▶ **Material provided**
..............................

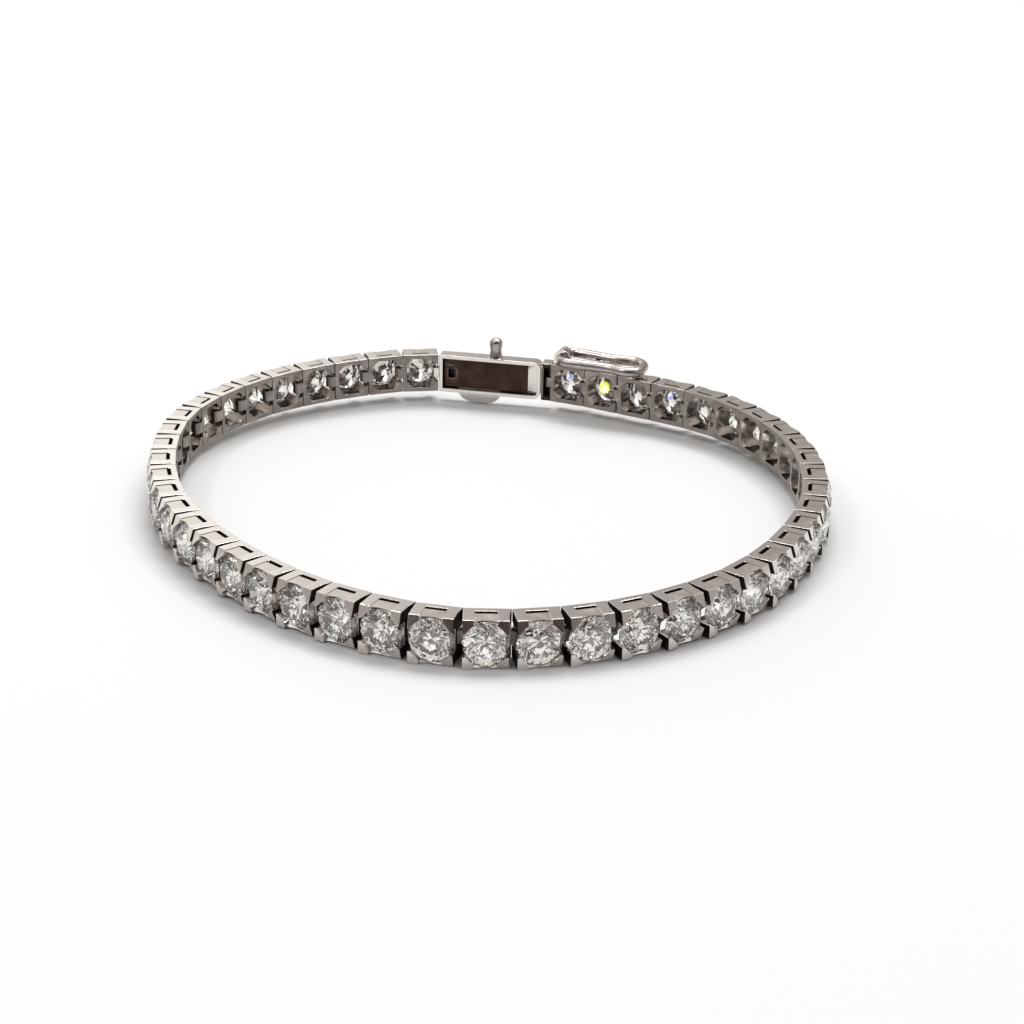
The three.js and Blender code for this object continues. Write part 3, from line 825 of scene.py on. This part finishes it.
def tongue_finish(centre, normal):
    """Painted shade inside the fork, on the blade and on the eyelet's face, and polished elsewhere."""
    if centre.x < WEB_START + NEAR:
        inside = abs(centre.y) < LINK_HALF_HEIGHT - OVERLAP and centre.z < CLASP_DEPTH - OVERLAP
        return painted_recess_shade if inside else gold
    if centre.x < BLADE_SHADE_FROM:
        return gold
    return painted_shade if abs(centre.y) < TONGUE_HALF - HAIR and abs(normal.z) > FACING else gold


tongue_model = polish(soften(tongue(), TONGUE_EDGE, CLASP_EDGE_STEPS))
only(tongue_model)
bpy.ops.object.mode_set(mode="EDIT")
bpy.ops.mesh.select_all(action="SELECT")
bpy.ops.mesh.bisect(plane_co=(0, -TONGUE_HALF, 0), plane_no=(0, 1, 0))
bpy.ops.mesh.select_all(action="SELECT")
bpy.ops.mesh.bisect(plane_co=(BLADE_SHADE_FROM, 0, 0), plane_no=(1, 0, 0))
bpy.ops.object.mode_set(mode="OBJECT")
finish(tongue_model, tongue_finish, gold, painted_shade, painted_recess_shade)
lay(tongue_model, "tongue_and_tab", clasp_frame, "root", "white_gold", "clasp_tongue")
bpy.data.objects.remove(tongue_model)

# The safety catch is one round wire bent to a waisted loop and soldered shut, drawn here a
# little thicker than in the solid. Its short straight end turns in the barrel, and the far end
# snaps over the ball of the post.
CATCH_LENGTH = 8.05
CATCH_HALF_WIDTH = 1.7
CATCH_CORNER = 0.75
CATCH_CORNER_STEPS = 10
CATCH_END_CORNER = 1.35
CATCH_END_STEPS = 14
CATCH_WAIST = 0.25
CATCH_WAIST_AT = 5
CATCH_SIDE_CUTS = 22
WIRE_ROUNDING = 6


def catch_loop():
    """The closed wire, with the middle of its hinge at the origin."""
    bpy.ops.object.select_all(action="DESELECT")
    bpy.ops.mesh.primitive_plane_add(size=1)
    piece = bpy.context.object
    piece.location = (-CATCH_LENGTH / 2, 0, 0)
    piece.scale = (CATCH_LENGTH, 2 * CATCH_HALF_WIDTH, 1)
    bpy.ops.object.transform_apply()
    hinge_end = (0, CATCH_CORNER, CATCH_CORNER_STEPS)
    far_end = (-CATCH_LENGTH, CATCH_END_CORNER, CATCH_END_STEPS)
    for end, radius, steps in (hinge_end, far_end):
        bpy.ops.object.mode_set(mode="EDIT")
        bpy.ops.mesh.select_mode(type="VERT")
        bpy.ops.mesh.select_all(action="DESELECT")
        bpy.ops.object.mode_set(mode="OBJECT")
        for corner in piece.data.vertices:
            at_end = abs(corner.co.x - end) < POINT
            corner.select = at_end and abs(corner.co.y) > CATCH_HALF_WIDTH - POINT
        bpy.ops.object.mode_set(mode="EDIT")
        bpy.ops.mesh.bevel(offset=radius, segments=steps, affect="VERTICES")
        bpy.ops.object.mode_set(mode="OBJECT")
    bpy.ops.object.mode_set(mode="EDIT")
    bpy.ops.mesh.select_all(action="SELECT")
    bpy.ops.mesh.delete(type="ONLY_FACE")
    bpy.ops.object.mode_set(mode="OBJECT")
    open_edges(piece, lambda start, end: abs(start.x - end.x) > CATCH_LENGTH / 2)
    bpy.ops.mesh.subdivide(number_cuts=CATCH_SIDE_CUTS)
    bpy.ops.object.mode_set(mode="OBJECT")
    side_start, side_end = -CATCH_CORNER, -CATCH_LENGTH + CATCH_END_CORNER
    for point in piece.data.vertices:
        x, y = point.co.x, point.co.y
        if side_end < x < side_start:
            near = (side_start - x) / (side_start + CATCH_WAIST_AT)
            far = (x - side_end) / (-CATCH_WAIST_AT - side_end)
            part = min(near, far)
            y -= math.copysign(CATCH_WAIST * (3 - 2 * part) * part * part, y)
        point.co = (x, 0, y + x * math.tan(clasp_bend / 2))
    bpy.ops.object.convert(target="CURVE")
    wire = bpy.context.object
    wire.data.bevel_depth = WIRE_RADIUS
    wire.data.bevel_resolution = WIRE_ROUNDING
    bpy.ops.object.convert(target="MESH")
    bpy.ops.object.shade_smooth()
    return bpy.context.object


catch_model = catch_loop()
# The catch's darker gold is painted shade.
catch_model.data.materials.append(dulled_and_shaded)
lay(catch_model, "catch_loop", link_frames[-1] @ catch_frame, "catch", "white_gold", "safety_catch")
bpy.data.objects.remove(catch_model)

# The bracelet lies on a seamless white table, under a large soft light from above and behind.
# The room is pale, brightest at a window behind on the left, and dark behind the camera.
TABLE_SIZE = 8
TABLE_WHITE = (0.65, 0.648, 0.646, 1)
TABLE_ROUGHNESS = 0.6
TABLE_GLOSS = 0.2
bpy.ops.mesh.primitive_plane_add(size=TABLE_SIZE)
table = bpy.context.object
table.name = "table"
white = bpy.data.materials.new("table_white")
white.use_nodes = True
paper = white.node_tree.nodes["Principled BSDF"]
paper.inputs["Base Color"].default_value = TABLE_WHITE
paper.inputs["Roughness"].default_value = TABLE_ROUGHNESS
paper.inputs["Specular IOR Level"].default_value = TABLE_GLOSS
table.data.materials.append(white)
table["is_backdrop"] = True

ROOM_LOW = (0.44, 0.41, 0.39, 1)
# Each zone of the room: its direction, the cosines where it starts and is full, and its colour.
ROOM_ZONES = (
    ((0, 0, 1), 0.4, 0.85, (1.1, 1.09, 1.08, 1)),
    ((-0.45, 0.85, 0.33), 0.88, 0.98, (1.35, 1.34, 1.3, 1)),
    ((0, -0.95, 0.31), 0.66, 0.93, (0.075, 0.058, 0.052, 1)),
)
room = bpy.data.worlds.new("room")
bpy.context.scene.world = room
room.use_nodes = True
nodes, links = room.node_tree.nodes, room.node_tree.links
way = nodes.new("ShaderNodeTexCoord")
walls = None
for direction, start, full, colour in ROOM_ZONES:
    toward = nodes.new("ShaderNodeVectorMath")
    toward.operation = "DOT_PRODUCT"
    toward.inputs[1].default_value = Vector(direction).normalized()
    spread = nodes.new("ShaderNodeMapRange")
    spread.interpolation_type = "SMOOTHSTEP"
    spread.inputs["From Min"].default_value = start
    spread.inputs["From Max"].default_value = full
    blend = nodes.new("ShaderNodeMix")
    blend.data_type = "RGBA"
    blend.inputs[MIX_FROM].default_value = ROOM_LOW
    blend.inputs[MIX_TO].default_value = colour
    links.new(way.outputs["Generated"], toward.inputs[0])
    links.new(toward.outputs["Value"], spread.inputs["Value"])
    links.new(spread.outputs["Result"], blend.inputs[MIX_SHARE])
    if walls:
        links.new(walls, blend.inputs[MIX_FROM])
    walls = blend.outputs[MIX_RESULT]
links.new(walls, nodes["Background"].inputs["Color"])
nodes["Background"].inputs["Strength"].default_value = 1

# Each lamp is aimed at the middle of the table: its place and size in metres, and its watts.
LAMPS = {
    "overhead": ((0.08, 0.5, 1.0), (0.6, 0.42), 8.5),
    "spark_left": ((-0.24, -0.1, 0.36), (0.05, 0.05), 0.22),
    "spark_right": ((0.2, 0.12, 0.42), (0.06, 0.04), 0.25),
}
for name, (at, size, watts) in LAMPS.items():
    bpy.ops.object.light_add(type="AREA", location=at)
    lamp = bpy.context.object
    lamp.name = name
    lamp.data.shape = "RECTANGLE"
    lamp.data.size, lamp.data.size_y = size
    lamp.data.energy = watts
    lamp.rotation_euler = (-Vector(at)).to_track_quat("-Z", "Y").to_euler()

# The photo was taken from in front and a little above, with a long lens. The camera's place and
# lens are in millimetres, and its angles in degrees.
CAMERA_AT = (1.38, -161.36, 62.90)
CAMERA_DOWN = 21.36
CAMERA_ROLL = 1.13
CAMERA_TURN = -0.32
CAMERA_LENS = 70.96
CAMERA_SENSOR = 36
CAMERA_NEAREST = 0.01
bpy.ops.object.camera_add()
camera = bpy.context.object
camera.data.lens = CAMERA_LENS
camera.data.sensor_width = CAMERA_SENSOR
camera.data.clip_start = CAMERA_NEAREST
camera.matrix_world = (
    Matrix.Translation(Vector(CAMERA_AT) * MM)
    @ Matrix.Rotation(math.radians(CAMERA_TURN), 4, "Z")
    @ Matrix.Rotation(math.radians(90 - CAMERA_DOWN), 4, "X")
    @ Matrix.Rotation(math.radians(CAMERA_ROLL), 4, "Z")
)
scene = bpy.context.scene
scene.camera = camera
scene.view_settings.view_transform = "Standard"
scene.view_settings.look = "None"

low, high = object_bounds()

..............................

▶ **Goal**
The required output is the exact run of lines from the beginning of the listing above to the line that contains "WIRE_ROUNDING = 6", inclusive of both.

▶ **Final result**
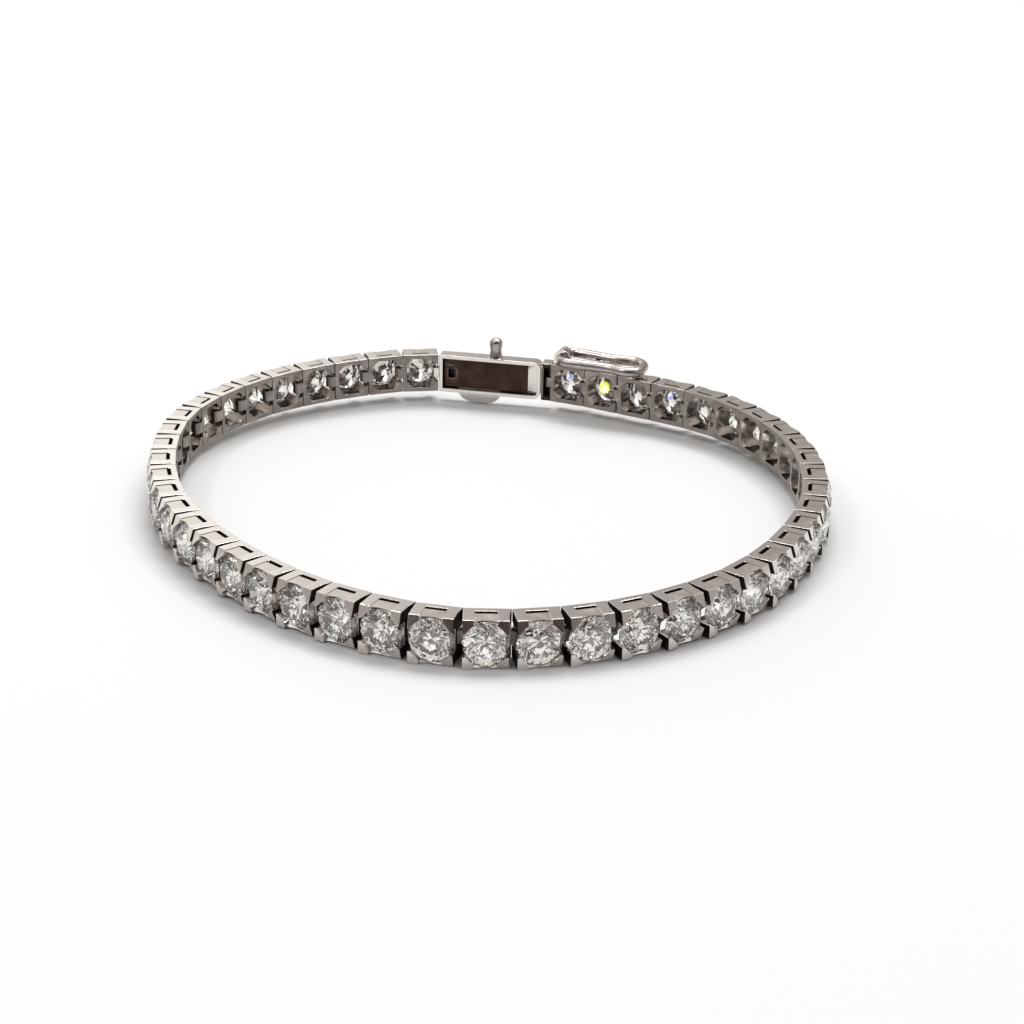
The three.js and Blender code for this object continues. Write part 3, from line 825 of scene.py on. This part finishes it.
def tongue_finish(centre, normal):
    """Painted shade inside the fork, on the blade and on the eyelet's face, and polished elsewhere."""
    if centre.x < WEB_START + NEAR:
        inside = abs(centre.y) < LINK_HALF_HEIGHT - OVERLAP and centre.z < CLASP_DEPTH - OVERLAP
        return painted_recess_shade if inside else gold
    if centre.x < BLADE_SHADE_FROM:
        return gold
    return painted_shade if abs(centre.y) < TONGUE_HALF - HAIR and abs(normal.z) > FACING else gold


tongue_model = polish(soften(tongue(), TONGUE_EDGE, CLASP_EDGE_STEPS))
only(tongue_model)
bpy.ops.object.mode_set(mode="EDIT")
bpy.ops.mesh.select_all(action="SELECT")
bpy.ops.mesh.bisect(plane_co=(0, -TONGUE_HALF, 0), plane_no=(0, 1, 0))
bpy.ops.mesh.select_all(action="SELECT")
bpy.ops.mesh.bisect(plane_co=(BLADE_SHADE_FROM, 0, 0), plane_no=(1, 0, 0))
bpy.ops.object.mode_set(mode="OBJECT")
finish(tongue_model, tongue_finish, gold, painted_shade, painted_recess_shade)
lay(tongue_model, "tongue_and_tab", clasp_frame, "root", "white_gold", "clasp_tongue")
bpy.data.objects.remove(tongue_model)

# The safety catch is one round wire bent to a waisted loop and soldered shut, drawn here a
# little thicker than in the solid. Its short straight end turns in the barrel, and the far end
# snaps over the ball of the post.
CATCH_LENGTH = 8.05
CATCH_HALF_WIDTH = 1.7
CATCH_CORNER = 0.75
CATCH_CORNER_STEPS = 10
CATCH_END_CORNER = 1.35
CATCH_END_STEPS = 14
CATCH_WAIST = 0.25
CATCH_WAIST_AT = 5
CATCH_SIDE_CUTS = 22
WIRE_ROUNDING = 6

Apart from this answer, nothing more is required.